Ce besoin général était dans mes gènes et ne m’a jamais quitté.
En plus la littérature n’y va pas de main morte dans l’usage de la brosse à reluire, je cite « La ROYALE » de Jean RANDIER, page 774, qui rapporte, si j’ai bien compris, un article, non daté, de la revue maritime :
« La spécialité de Détecteur ASM, d’une grande importance opérationnelle exige un niveau intellectuel élevé et des aptitudes sensorielles, auditives surtout, très développées. »
« Cette spécialité, comme d’ailleurs celle de Détecteur du service général, est très recherchée à la fois pour son intérêt technique et pour le prestige et les responsabilités qui s’y attachent. »
« Le travail du personnel de détection ASM est des plus délicats et fatigants. C’est ainsi que les observateurs ressentent au bout d’un temps assez court une immense fatigue psychologique favorisée par l’angoisse née de l’obscurité, de la claustrophobie et de l’attention soutenue. »
Tout dérangement brusque d’un opérateur attentif constitue un stress, accompagné d’une brève désorganisation psychomotrice. »
La fatigue physiologique, (auditive et visuelle, point très lumineux) est telle que les opérateurs sont mis en repos de vue après 30 minutes de veille continue ».
Je pense sincèrement ne pas avoir eu les qualités ainsi mises en avant, alors revenons à nos moutons, et pour être plus précis à « l’ÉMILE ».
Nous étions le 1er décembre 1949, et, vu du quai, les 177 mètres hors tout en tôle d’acier du croiseur, et ses superstructures en imposaient au jeune col-bleu que j’étais.

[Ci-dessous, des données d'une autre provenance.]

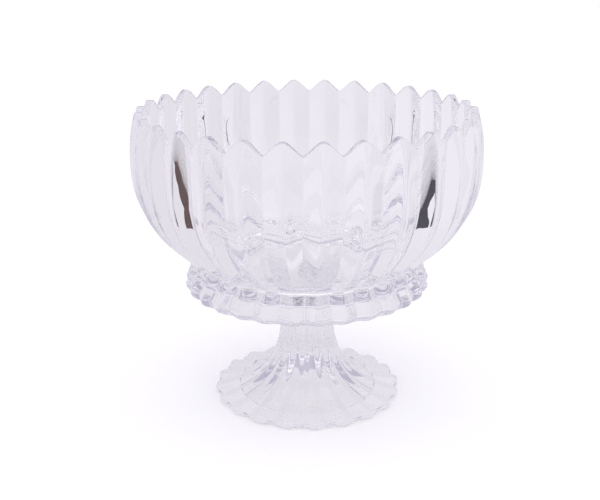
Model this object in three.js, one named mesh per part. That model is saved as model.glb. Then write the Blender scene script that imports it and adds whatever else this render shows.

« L’abordage » du BERTIN, côté cul-de-poule, était impressionnant, il m’apparaissait d’autant plus moderne, que le vieux cuirassé LORRAINE, amarré en face, renvoyait une silhouette de l’époque de la grande guerre.
C’est dans ces conditions que mon sac et moi avons emprunté, non sans circonspection, la coupée de l’Émile BERTIN, à quai dans l’arsenal de TOULON.
Pas de factionnaire en bas de la coupée, en haut le commandant n’était pas là, comme pour une croisière de luxe, avec le commissaire, pour m’accueillir et se présenter, m’emmener au bar, pendant que quelqu’un serait allé poser mon sac dans le caisson qui m’attendait.
Non, mais arrivé à bord, après avoir salué le drapeau, la traditionnelle « VALEUR et DISCIPLINE » qui jusque-là allait de soit, prenait une allure de mise en garde.
La rencontre avec le comité d’accueil fut chirurgicale, et dans les coursives qu’un planton me fit parcourir tout paraissait tellement, au premier regard, si nickel chrome, que j’y reniflais déjà l’odeur du faubert et de la vadrouille.
Je n’avais pas tort, car en rejoignant, tout à l’avant, le poste d’équipage ou j’étais affecté, je me retrouvais dans une ambiance particulière pour moi, la « déco » était purement métallique et mécanique, et je ne l’ai retrouvée ultérieurement que sur le JEAN-BART.
Une vraie image du XIXe siècle dans ce que vous appelleriez aujourd’hui un écomusée…
Cela sentait l’acier poli du sol, briqué à clair, le fourbissage, la paille de fer, la sueur, la vieille toile et la vieille gamelle, le poste était vide, bancs et tables aux barrots, gamelles et bidons aux râteliers.
Hamacs pliés en deux accrochés à une barre circulaire entourant des épontilles, ainsi que le long d’une cloison.
Comme je n’avais pas d’éléments de comparaison, je prenais les choses comme elles étaient, certain que cela faisait partie d’un apprentissage d’une vie qui, je pensais, allait être la mienne.
Se posait pour moi le souci de m’insérer tranquillement dans le groupe qui occupait le poste lorsque, étant passé par la voilerie chercher mon hamac, ce fut l’heure où l’espace s’animât.
Ce n’était pas une difficulté particulière pour moi, j’écoutais et je regardais, je répondais aux questions qui pouvaient m’être posées et je ne la « ramenais pas ».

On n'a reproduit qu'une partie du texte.